» DESCRIPTION OF THE TASK: Go through the listing and copy each line with the string "from".

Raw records
— START —
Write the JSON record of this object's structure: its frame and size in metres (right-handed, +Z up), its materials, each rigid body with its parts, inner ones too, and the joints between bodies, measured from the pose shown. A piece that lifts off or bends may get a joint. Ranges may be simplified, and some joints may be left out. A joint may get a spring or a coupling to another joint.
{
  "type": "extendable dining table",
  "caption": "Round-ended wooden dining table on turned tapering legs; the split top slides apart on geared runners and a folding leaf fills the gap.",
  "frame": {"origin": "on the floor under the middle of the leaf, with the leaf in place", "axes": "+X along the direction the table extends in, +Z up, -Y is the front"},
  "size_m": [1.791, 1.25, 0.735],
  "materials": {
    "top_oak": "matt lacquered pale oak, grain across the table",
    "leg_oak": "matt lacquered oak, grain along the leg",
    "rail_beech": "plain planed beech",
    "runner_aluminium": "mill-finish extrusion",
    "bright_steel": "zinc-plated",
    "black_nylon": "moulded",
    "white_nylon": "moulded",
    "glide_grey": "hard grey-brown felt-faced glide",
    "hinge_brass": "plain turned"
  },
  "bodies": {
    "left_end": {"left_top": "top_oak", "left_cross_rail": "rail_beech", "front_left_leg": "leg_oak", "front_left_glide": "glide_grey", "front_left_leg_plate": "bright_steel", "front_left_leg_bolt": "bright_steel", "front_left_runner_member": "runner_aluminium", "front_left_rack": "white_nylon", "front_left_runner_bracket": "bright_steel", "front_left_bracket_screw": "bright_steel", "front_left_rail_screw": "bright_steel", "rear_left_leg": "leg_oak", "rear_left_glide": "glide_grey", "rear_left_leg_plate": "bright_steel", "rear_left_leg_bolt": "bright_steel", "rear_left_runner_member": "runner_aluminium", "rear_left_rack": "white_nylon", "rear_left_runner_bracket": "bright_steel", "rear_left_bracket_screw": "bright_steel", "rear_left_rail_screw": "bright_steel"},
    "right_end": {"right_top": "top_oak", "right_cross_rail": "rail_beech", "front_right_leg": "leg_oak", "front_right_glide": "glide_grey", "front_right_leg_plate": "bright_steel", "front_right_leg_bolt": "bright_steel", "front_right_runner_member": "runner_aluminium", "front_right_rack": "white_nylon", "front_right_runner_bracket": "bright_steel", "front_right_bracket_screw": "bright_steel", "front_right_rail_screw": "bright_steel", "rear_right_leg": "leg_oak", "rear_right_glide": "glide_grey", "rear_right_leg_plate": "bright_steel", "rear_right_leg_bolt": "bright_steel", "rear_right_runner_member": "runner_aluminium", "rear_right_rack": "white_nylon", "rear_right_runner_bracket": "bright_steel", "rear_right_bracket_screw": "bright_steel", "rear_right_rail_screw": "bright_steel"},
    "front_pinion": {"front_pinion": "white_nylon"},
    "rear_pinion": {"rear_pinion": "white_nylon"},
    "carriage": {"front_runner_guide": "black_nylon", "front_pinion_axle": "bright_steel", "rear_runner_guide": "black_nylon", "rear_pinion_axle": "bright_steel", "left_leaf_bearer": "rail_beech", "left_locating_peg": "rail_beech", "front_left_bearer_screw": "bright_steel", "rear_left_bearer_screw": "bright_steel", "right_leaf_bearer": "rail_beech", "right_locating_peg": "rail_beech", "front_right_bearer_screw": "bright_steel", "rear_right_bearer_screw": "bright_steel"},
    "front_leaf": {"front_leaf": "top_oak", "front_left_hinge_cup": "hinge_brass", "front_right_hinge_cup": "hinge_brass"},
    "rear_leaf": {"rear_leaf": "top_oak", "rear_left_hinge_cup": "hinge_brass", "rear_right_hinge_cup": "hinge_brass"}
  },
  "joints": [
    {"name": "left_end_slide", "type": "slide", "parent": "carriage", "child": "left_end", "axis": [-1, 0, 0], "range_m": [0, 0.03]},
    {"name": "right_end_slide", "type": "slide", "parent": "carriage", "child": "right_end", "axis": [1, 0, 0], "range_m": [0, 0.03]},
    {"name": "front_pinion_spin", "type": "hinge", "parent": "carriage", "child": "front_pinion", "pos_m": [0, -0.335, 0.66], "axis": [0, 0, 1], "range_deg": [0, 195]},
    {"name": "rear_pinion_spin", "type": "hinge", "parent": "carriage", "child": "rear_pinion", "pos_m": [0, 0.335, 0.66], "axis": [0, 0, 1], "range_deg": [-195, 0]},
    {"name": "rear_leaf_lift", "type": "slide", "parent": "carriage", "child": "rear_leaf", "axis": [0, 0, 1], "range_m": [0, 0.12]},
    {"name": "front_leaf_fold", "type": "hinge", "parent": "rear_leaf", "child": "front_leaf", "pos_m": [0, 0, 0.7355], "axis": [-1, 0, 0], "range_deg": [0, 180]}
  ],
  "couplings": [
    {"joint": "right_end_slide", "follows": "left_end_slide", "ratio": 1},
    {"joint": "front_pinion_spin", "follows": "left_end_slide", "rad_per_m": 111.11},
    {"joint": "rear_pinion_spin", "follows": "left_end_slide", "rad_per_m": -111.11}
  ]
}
— END —
— START —
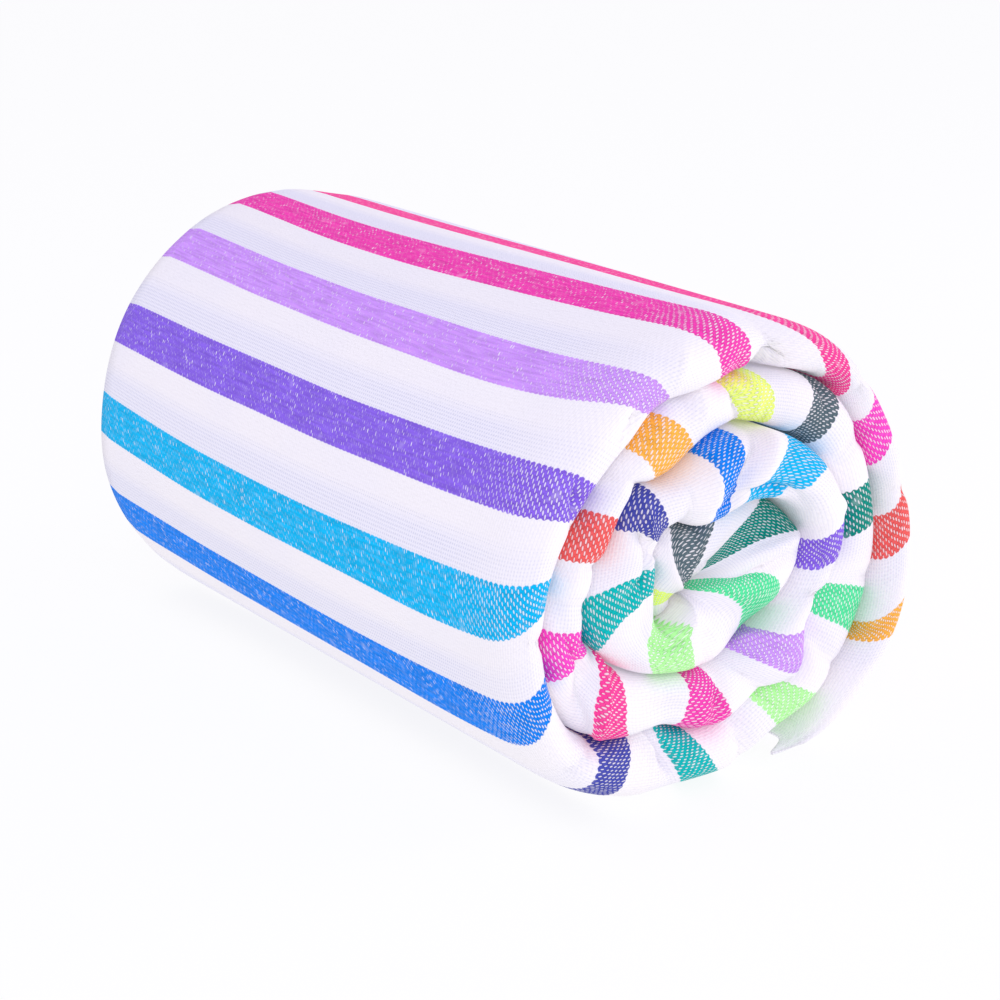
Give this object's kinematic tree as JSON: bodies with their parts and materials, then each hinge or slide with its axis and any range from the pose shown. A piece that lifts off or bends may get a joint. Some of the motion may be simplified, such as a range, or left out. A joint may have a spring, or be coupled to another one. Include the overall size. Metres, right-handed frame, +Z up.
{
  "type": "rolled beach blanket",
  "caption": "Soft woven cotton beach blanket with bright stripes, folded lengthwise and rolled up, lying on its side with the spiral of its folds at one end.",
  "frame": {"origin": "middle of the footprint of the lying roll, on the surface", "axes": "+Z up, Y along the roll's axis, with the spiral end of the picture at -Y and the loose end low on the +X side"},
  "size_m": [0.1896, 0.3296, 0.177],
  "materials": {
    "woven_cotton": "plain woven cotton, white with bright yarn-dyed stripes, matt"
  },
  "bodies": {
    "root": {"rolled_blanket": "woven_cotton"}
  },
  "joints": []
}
— END —
» RESPONSE TO THE EXERCISE:
Write the JSON record of this object's structure: its frame and size in metres (right-handed, +Z up), its materials, each rigid body with its parts, inner ones too, and the joints between bodies, measured from the pose shown. A piece that lifts off or bends may get a joint. Ranges may be simplified, and some joints may be left out. A joint may get a spring or a coupling to another joint.
Give this object's kinematic tree as JSON: bodies with their parts and materials, then each hinge or slide with its axis and any range from the pose shown. A piece that lifts off or bends may get a joint. Some of the motion may be simplified, such as a range, or left out. A joint may have a spring, or be coupled to another one. Include the overall size. Metres, right-handed frame, +Z up.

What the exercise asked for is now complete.